Analívia Cordeiro, M3x3, 1973. Video, black and white, sound. 9:50 min. Private collection.
Other works confront the period’s political repressions more directly. In M3x3 (1973), a video work by the Brazilian artist Analívia Cordeiro, bodies dance across a painted grid, bursting over its lines just as Cordeiro and her work burst through the strictures of Brazil’s military government (M3x3 is widely credited as Brazil’s first piece of video art). Acción del encierro (1968) was a “happening,” represented here in photographs, staged by Argentine Graciela Carnevale, in which she invited guests to the opening of an exhibition before locking them inside the venue and leaving. The guests escaped by persuading a passerby to break a window. In the midst of Juan Carlos Onganía’s dictatorship, the work forced the audience to participate in both art and their own emancipation.

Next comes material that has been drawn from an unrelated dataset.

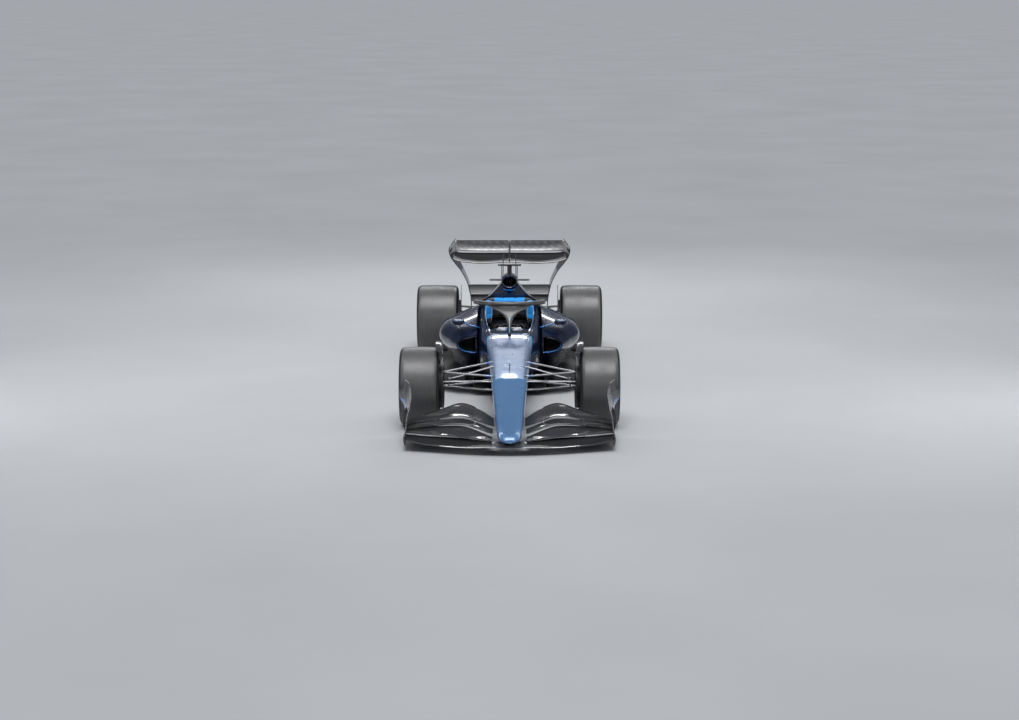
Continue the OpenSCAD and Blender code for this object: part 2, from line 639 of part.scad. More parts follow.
// Rim with a flat cover outside and a hub reaching in to hub_in from the wheel's middle
module wheel(w, hub_in, bore) {
    h = w / 2;
    face = h - 40;
    color(carbon) difference() {
        turned([[face, 0], [face + 20, 0], [face + 20, 38], [face + 4, 44], [face + 2, rim_r - 30],
            [h - 28, rim_r - 12], [h - 22, rim_r + 8], [h - 32, rim_r + 8], [h - 36, rim_r], [36 - h, rim_r],
            [32 - h, rim_r + 8], [22 - h, rim_r + 8], [28 - h, rim_r - rim_wall], [h - 60, rim_r - rim_wall],
            [face - 6, rim_r - 36], [face - 8, 75], [hub_in, 75], [hub_in, 0]]);
        if (bore) axle_cyl(spindle_d / 2 + running_gap, hub_in - 1, hub_in + 145);
    }
}

module front_place() car() translate([front_wheel_x, 0, axle_z]) children();
module rear_place() car() translate([rear_wheel_x, wheelbase, axle_z]) children();

module left_front_tyre() front_place() tyre(front_tyre_w);
module right_front_tyre() mirror([1, 0, 0]) front_place() tyre(front_tyre_w);
module left_rear_tyre() rear_place() tyre(rear_tyre_w);
module right_rear_tyre() mirror([1, 0, 0]) rear_place() tyre(rear_tyre_w);

shaft_in = 100;
rear_hub_x = rear_wheel_x - 64;
module rear_wheel() {
    wheel(rear_tyre_w, rear_hub_x - rear_wheel_x, false);
    color(silver) axle_cyl(shaft_d / 2, shaft_in - rear_wheel_x, rear_hub_x - rear_wheel_x + 20);
}
module left_front_wheel() front_place() wheel(front_tyre_w, hub_x - front_wheel_x, true);
module right_front_wheel() mirror([1, 0, 0]) front_place() wheel(front_tyre_w, hub_x - front_wheel_x, true);
module left_rear_wheel() rear_place() rear_wheel();
module right_rear_wheel() mirror([1, 0, 0]) rear_place() rear_wheel();

// ---- Engine, gearbox and rear suspension ----

engine_l = (wheelbase - cell_end) * 31 / 65;
module engine() color([0.3, 0.3, 0.32]) car() translate([-220, cell_end + seat_gap, 110]) cube([440, engine_l, 420]);

gearbox_y = cell_end + engine_l + 2 * seat_gap;
// [y, half width, bottom, widest height, top, top exponent, bottom exponent]
gearbox_rows = [
    [gearbox_y, 190, 130, 330, 500, 5, 5],
    [gearbox_y + (wheelbase + 150 - gearbox_y) * 0.578, 120, 190, 340, 490, 5, 5],
    [wheelbase + 150, 92, 220, 340, 470, 5, 5],
    [wheelbase + 260, 70, 290, 350, 430, 5, 5],
    [wheelbase + rear_overhang - 80, 44, 320, 362, 404, 5, 5]];
module gearbox_body() loft([for (s = refined(gearbox_rows, 2)) body_section(s, 16)]);
starter_y = wheelbase + 262;
starter_z = 262;

module gearbox() color([0.12, 0.12, 0.13]) car() difference() {
    union() {
        gearbox_body();
        translate([0, wheelbase, axle_z]) axle_cyl(shaft_d / 2 + 22, -150, 150);
        translate([0, starter_y, starter_z]) rotate([90, 0, 0]) cylinder(d = starter_d + 24, h = 110);
    }
    both() translate([0, wheelbase, axle_z]) axle_cyl(shaft_d / 2 + running_gap, shaft_in - 6, 160);
    translate([0, starter_y + 1, starter_z]) rotate([90, 0, 0]) cylinder(d = starter_d, h = 71);
}

module exhaust() color([0.55, 0.5, 0.45]) car() difference() {
    union() {
        translate([0, wheelbase - 60, 545]) rotate([-93, 0, 0]) cylinder(r = 50, h = 300);
        translate([-22, wheelbase + 40, 455]) cube([44, 14, 60]);
    }
    translate([0, wheelbase - 60, 545]) rotate([-93, 0, 0]) translate([0, 0, -1]) cylinder(r = 46, h = 302);
    gearbox_body();
}

module rain_light() color([0.6, 0.05, 0.05]) car()
    translate([-40, wheelbase + rear_overhang - 80 + seat_gap, 332]) cube([80, 18, 60]);

upright_x = rear_hub_x - 160;
module rear_uprights() color(carbon) car() both() {
    difference() {
        union() {
            translate([0, wheelbase, axle_z]) axle_cyl(62, upright_x, rear_hub_x - 14);
            translate([upright_x, wheelbase - 30, 205]) cube([30, 60, 310]);
        }
        translate([0, wheelbase, axle_z]) axle_cyl(shaft_d / 2 + running_gap, 0, 1000);
    }
    difference() {
        drum(upright_x - 30, rear_hub_x - 14, wheelbase);
        translate([0, wheelbase, axle_z]) axle_cyl(shaft_d / 2 + running_gap, 0, 1000);
    }
    translate([upright_x - 35, wheelbase, 0]) rotate([90, 0, 90]) linear_extrude(8)
        polygon([[-215, 330], [-240, 480], [-215, 640], [-150, 725], [-60, 735], [-50, 600], [-120, 420], [-150, 330]]);
}

module rear_leg(out_y, out_z, inner, chord) arm([upright_x + 12, wheelbase + out_y, out_z], inner, chord, 14);
module rear_wishbones() color([0.14, 0.14, 0.15]) car() difference() {
    both() {
        rear_leg(-12, 495, [80, wheelbase - 110, 452], 40);
        rear_leg(12, 495, [70, wheelbase + 130, 448], 40);
        rear_leg(-12, 225, [80, wheelbase - 160, 250], 44);
        rear_leg(12, 225, [70, wheelbase + 120, 268], 44);
        rear_leg(0, 300, [70, wheelbase + 140, 330], 30);
        rear_leg(-20, 462, [80, wheelbase - 170, 270], 30);
    }
    gearbox_body();
    both() translate([upright_x - seat_gap, wheelbase - 100, 0]) cube([60, 200, 600]);
}

// ---- Rear wing ----

rear_y = wheelbase + rear_overhang;
// [height, half width in front and behind, front y and back y ahead of the rear end]
rear_plate_rows = [
    [345, 425, 425, 460, 260],
    [470, 425, 423, 450, 240],
    [665, 456, 450, 430, 210],
    [832, 533, 520, 440, 170],
    [930, 606, 575, 470, 70],
    [1000, 650, 590, 490, 20],
    [1075, 668, 606, 500, 0],
    [1120, 655, 618, 490, 0],
    [1137, 640, 606, 460, 20]];
flap_pivot = [rear_y - 105, 1117];
flap_half = 596;

module rear_plate(thick) sheet([for (s = rear_plate_rows) [for (v = [0, 0.25, 0.5, 0.75, 1])
    [s[1] + (s[2] - s[1]) * v - endplate_t, rear_y - s[3] + (s[3] - s[4]) * v, s[0]]]], [thick, 0, 0]);

module rear_wing_endplates() color(carbon) car() both() difference() {
    rear_plate(endplate_t);
    translate([0, flap_pivot[0], flap_pivot[1]]) axle_cyl(flap_pin_d / 2 + running_gap, 500, 700);
}

// [x, front y, front z, rear y, rear z, thickness, camber]
rear_main_rows = [
    [0, rear_y - 470, 938, rear_y - 252, 1014, 22, 20],
    [293, rear_y - 470, 924, rear_y - 252, 1012, 24, 26],
    [500, rear_y - 468, 938, rear_y - 252, 1014, 20, 20],
    [640, rear_y - 452, 974, rear_y - 252, 1028, 14, 12]];
flap_rows = [
    [0, rear_y - 288, 1036, rear_y - 92, 1124, 14, 16],
    [300, rear_y - 288, 1034, rear_y - 92, 1124, 15, 18],
    [flap_half, rear_y - 284, 1040, rear_y - 92, 1124, 11, 10]];
function mirrored_rows(rows) = concat([for (i = [len(rows) - 1 : -1 : 1])
    concat([-rows[i][0]], [for (k = [1 : 6]) rows[i][k]])], rows);

module rear_main() element(mirrored_rows(rear_main_rows), 3);
module rear_wing_mainplane() color(carbon) car() difference() {
    rear_main();
    both() rear_plate(90);
}

module drs_flap() color(carbon) car() {
    difference() {
        both() element(flap_rows, 3);
        translate([-11, rear_y - 226, 990]) cube([22, 220, 220]);
    }
    both() translate([flap_half - 8, 0, 0]) rotate([90, 0, 90]) linear_extrude(10)
        polygon([[rear_y - 292, 1026], [rear_y - 190, 1056], [rear_y - 84, 1104], [rear_y - 84, 1134], [rear_y - 292, 1052]]);
    both() translate([0, flap_pivot[0], flap_pivot[1]]) axle_cyl(flap_pin_d / 2, flap_half - 2, 622);
}

// [x, front y, front z, rear y, rear z, thickness, camber]
beam_upper_rows = [
    [0, rear_y - 400, 574, rear_y - 265, 660, 11, 12],
    [466, rear_y - 396, 580, rear_y - 265, 660, 10, 9]];
beam_lower_rows = [
    [0, rear_y - 445, 500, rear_y - 335, 562, 11, 11],
    [446, rear_y - 440, 500, rear_y - 335, 562, 10, 9]];
module beam_wing() color(carbon) car() difference() {
    union() {
        element(mirrored_rows(beam_upper_rows), 2);
        element(mirrored_rows(beam_lower_rows), 2);
    }
    both() rear_plate(90);
}

pylon_path = [[wheelbase + 150, 440], [wheelbase + 170, 620], [wheelbase + 170, 800], [wheelbase + 185, 940],
    [wheelbase + 225, 1005], [wheelbase + 285, 1003], [wheelbase + 325, 969]];
module rear_wing_pylon() color(carbon) car() {
    wide = [90, 70, 60, 56, 50, 44, 36];
    difference() {
        both() translate([64, 0, 0]) rotate([90, 0, 90]) linear_extrude(11) union() {
            for (i = [0 : len(pylon_path) - 2]) hull() {
                translate(pylon_path[i]) circle(d = wide[i], $fn = 24);
                translate(pylon_path[i + 1]) circle(d = wide[i + 1], $fn = 24);
            }
        }
        rear_main();
        gearbox_body();
    }
    difference() {
        translate([-10, 0, 0]) rotate([90, 0, 90]) linear_extrude(20)
            polygon([[rear_y - 440, 945], [rear_y - 380, 1020], [rear_y - 330, 1100], [rear_y - 318, 1100],
                [rear_y - 318, 975]]);
        rear_main();
    }
}

monocoque();
nose_cone();
engine_cover();
left_sidepod();
right_sidepod();
car_floor();
skid_plank();
halo();
cockpit_surround();
seat();
steering_wheel();
mirrors();
camera_pod();
front_wing_mainplane();
front_wing_lower_flap();
front_wing_middle_flap();
front_wing_upper_flap();
front_wing_endplates();
front_wishbones();
front_push_rods();
steering_rack();
left_front_knuckle();
right_front_knuckle();
left_front_winglet();
right_front_winglet();
left_front_tyre();
right_front_tyre();
left_rear_tyre();
right_rear_tyre();
left_front_wheel();
right_front_wheel();
left_rear_wheel();
right_rear_wheel();
engine();
gearbox();
exhaust();
rain_light();
rear_uprights();
rear_wishbones();
rear_wing_mainplane();
drs_flap();
rear_wing_endplates();
rear_wing_pylon();
beam_wing();
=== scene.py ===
"""Open wheel racing car: the visible bodywork, wings, cockpit, wheels and suspension around the frame."""

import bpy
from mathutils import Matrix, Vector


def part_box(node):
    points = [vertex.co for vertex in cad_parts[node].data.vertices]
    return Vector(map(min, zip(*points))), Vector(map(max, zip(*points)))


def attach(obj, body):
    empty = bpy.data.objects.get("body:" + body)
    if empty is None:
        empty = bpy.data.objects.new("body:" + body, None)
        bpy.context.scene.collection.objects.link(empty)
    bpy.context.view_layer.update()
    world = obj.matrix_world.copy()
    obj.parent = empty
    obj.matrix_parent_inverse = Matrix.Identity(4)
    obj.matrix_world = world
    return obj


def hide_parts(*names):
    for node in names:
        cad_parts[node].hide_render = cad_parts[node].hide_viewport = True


bl_info = {
    "name": "Open wheel racing car",
    "version": (1, 0, 0),
    "blender": (4, 5, 0),
    "location": "3D View > Sidebar > Racing car",
    "description": "Builds the bodywork, wings, cockpit, wheels and suspension of an open wheel racing car",
    "category": "Object",
}

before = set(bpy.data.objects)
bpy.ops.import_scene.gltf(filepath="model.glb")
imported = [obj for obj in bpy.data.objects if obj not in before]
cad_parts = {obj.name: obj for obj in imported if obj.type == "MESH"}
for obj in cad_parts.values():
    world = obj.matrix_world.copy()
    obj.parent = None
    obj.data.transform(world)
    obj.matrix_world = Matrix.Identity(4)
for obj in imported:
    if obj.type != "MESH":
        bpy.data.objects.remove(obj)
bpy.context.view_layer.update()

import math

import bmesh
import bpy
import numpy as np
from mathutils import Vector

MM = 0.001


def middle(node):
    """The middle of a node's box in the frame, in metres."""
    low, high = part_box(node)
    return (low + high) / 2


# The tables below are in millimetres: across the car, back from the front axle, up from the floor
FRONT_AXLE = middle("left_front_tyre").y
WHEELBASE = (middle("left_rear_tyre").y - FRONT_AXLE) / MM
AXLE_Z = middle("left_front_tyre").z / MM
FRONT_WHEEL_X = middle("left_front_tyre").x / MM
REAR_WHEEL_X = middle("left_rear_tyre").x / MM
REAR_END = WHEELBASE + 720
BODY = "car_body"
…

Many of the women featured in Radical Women would not have described their work as “feminist”—in fact, among Latin America’s anti-imperialist and radical circles, feminism was often rejected as foreign and bourgeois. Mexico was the only Latin American country to have a feminist art movement during the period covered by the exhibition. But the show illustrates that if these women didn’t identify with the second-wave feminism that swept Europe and North America in the latter twentieth century, that was likely because they were already where feminists have arrived now. “What is now elegantly referred to as ‘intersectionality,’ we were discussing it in Mexico back then,” Mónica Mayer told the Los Angeles Times. In their radical reconception of the body and their opposition to repression of all kinds, neither beginning nor ending with womanhood, these artists were true pioneers of global feminism.

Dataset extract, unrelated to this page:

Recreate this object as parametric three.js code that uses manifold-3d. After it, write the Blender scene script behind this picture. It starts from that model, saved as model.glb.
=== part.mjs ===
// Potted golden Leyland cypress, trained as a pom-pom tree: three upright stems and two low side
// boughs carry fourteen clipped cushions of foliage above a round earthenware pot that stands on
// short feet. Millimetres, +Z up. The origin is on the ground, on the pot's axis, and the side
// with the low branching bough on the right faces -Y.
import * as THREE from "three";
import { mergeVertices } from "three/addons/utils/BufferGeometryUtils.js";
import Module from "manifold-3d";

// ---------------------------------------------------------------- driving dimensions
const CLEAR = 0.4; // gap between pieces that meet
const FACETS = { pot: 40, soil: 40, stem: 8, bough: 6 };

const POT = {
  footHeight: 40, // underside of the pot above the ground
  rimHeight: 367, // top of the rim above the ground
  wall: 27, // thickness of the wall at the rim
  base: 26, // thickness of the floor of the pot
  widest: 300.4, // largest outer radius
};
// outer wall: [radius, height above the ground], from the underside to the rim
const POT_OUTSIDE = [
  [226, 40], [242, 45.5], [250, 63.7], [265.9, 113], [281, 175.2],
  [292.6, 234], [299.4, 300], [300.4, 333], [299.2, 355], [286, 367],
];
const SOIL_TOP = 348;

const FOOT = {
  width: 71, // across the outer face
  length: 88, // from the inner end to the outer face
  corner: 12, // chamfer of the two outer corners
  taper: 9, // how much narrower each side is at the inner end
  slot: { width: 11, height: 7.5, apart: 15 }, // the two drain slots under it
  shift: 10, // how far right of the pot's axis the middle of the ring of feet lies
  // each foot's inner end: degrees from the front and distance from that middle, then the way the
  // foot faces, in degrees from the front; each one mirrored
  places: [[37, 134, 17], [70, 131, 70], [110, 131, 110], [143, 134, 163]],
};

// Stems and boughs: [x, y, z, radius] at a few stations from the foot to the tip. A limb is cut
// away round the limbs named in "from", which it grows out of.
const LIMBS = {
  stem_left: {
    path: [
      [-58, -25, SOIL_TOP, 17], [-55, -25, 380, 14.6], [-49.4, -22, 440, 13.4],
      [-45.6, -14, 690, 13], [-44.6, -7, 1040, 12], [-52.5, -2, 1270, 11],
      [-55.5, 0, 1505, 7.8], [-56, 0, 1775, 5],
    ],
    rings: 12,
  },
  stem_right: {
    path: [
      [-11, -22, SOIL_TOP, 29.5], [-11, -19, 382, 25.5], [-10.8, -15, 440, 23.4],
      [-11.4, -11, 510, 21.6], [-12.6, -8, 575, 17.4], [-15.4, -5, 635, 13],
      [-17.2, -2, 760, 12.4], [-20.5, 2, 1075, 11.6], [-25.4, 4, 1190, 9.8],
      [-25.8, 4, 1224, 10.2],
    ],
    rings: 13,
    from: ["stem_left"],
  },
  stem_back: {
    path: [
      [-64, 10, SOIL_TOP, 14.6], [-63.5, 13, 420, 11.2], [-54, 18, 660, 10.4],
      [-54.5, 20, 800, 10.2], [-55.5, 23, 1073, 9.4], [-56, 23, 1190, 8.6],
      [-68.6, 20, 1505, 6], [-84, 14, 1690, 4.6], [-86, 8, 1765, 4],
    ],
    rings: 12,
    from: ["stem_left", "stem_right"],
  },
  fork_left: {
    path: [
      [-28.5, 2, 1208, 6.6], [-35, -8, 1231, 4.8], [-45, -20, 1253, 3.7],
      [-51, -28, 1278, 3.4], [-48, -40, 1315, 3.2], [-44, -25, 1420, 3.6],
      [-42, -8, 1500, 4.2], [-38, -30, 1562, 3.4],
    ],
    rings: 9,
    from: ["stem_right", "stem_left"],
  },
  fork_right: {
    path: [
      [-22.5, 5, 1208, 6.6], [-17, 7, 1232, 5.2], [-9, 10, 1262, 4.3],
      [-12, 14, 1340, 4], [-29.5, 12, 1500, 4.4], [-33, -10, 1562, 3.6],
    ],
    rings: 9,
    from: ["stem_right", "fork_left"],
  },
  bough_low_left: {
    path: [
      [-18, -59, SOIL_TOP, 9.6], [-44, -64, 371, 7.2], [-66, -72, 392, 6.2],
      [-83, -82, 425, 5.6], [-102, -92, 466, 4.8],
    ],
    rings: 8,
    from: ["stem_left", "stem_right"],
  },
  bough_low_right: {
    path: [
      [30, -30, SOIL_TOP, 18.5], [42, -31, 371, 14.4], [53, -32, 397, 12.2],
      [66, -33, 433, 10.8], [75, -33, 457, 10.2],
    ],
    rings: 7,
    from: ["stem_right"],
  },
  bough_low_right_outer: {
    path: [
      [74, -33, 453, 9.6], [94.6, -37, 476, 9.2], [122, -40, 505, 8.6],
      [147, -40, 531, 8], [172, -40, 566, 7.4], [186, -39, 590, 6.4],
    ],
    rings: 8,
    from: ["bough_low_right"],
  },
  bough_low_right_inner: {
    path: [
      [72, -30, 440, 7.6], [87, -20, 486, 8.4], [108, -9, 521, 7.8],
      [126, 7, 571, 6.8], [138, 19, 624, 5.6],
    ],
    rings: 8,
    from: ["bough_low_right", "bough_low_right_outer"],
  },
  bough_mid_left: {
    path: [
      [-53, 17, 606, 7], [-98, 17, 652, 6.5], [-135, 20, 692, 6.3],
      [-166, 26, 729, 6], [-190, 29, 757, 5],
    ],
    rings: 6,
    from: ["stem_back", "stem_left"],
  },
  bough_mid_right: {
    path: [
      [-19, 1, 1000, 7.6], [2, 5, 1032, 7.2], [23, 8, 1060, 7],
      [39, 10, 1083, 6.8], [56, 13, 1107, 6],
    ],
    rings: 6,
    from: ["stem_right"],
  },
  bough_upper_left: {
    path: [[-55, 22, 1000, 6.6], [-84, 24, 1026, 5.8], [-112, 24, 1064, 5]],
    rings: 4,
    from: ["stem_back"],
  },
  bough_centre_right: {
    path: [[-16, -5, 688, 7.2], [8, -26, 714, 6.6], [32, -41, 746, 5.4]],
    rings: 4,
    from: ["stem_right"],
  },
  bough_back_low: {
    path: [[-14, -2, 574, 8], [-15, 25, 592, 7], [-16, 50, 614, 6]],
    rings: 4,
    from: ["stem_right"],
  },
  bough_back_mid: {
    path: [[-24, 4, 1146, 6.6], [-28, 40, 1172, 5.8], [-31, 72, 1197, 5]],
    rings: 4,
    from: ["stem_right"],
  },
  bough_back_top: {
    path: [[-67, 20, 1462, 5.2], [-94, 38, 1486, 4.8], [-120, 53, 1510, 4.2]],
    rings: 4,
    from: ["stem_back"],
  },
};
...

Radical Women sets out to rewrite art history and succeeds, but as the curators point out, this is only the beginning of the story; their research uncovered many more talented women artists whose work couldn’t be accommodated by the exhibition. We can hope to see the fruits of that research in future exhibitions. Meanwhile, Radical Women will open at the Brooklyn Museum in April 2018.
Radical Women: Latin American Art, 1960–1985 is on view at the Hammer Museum through December 31.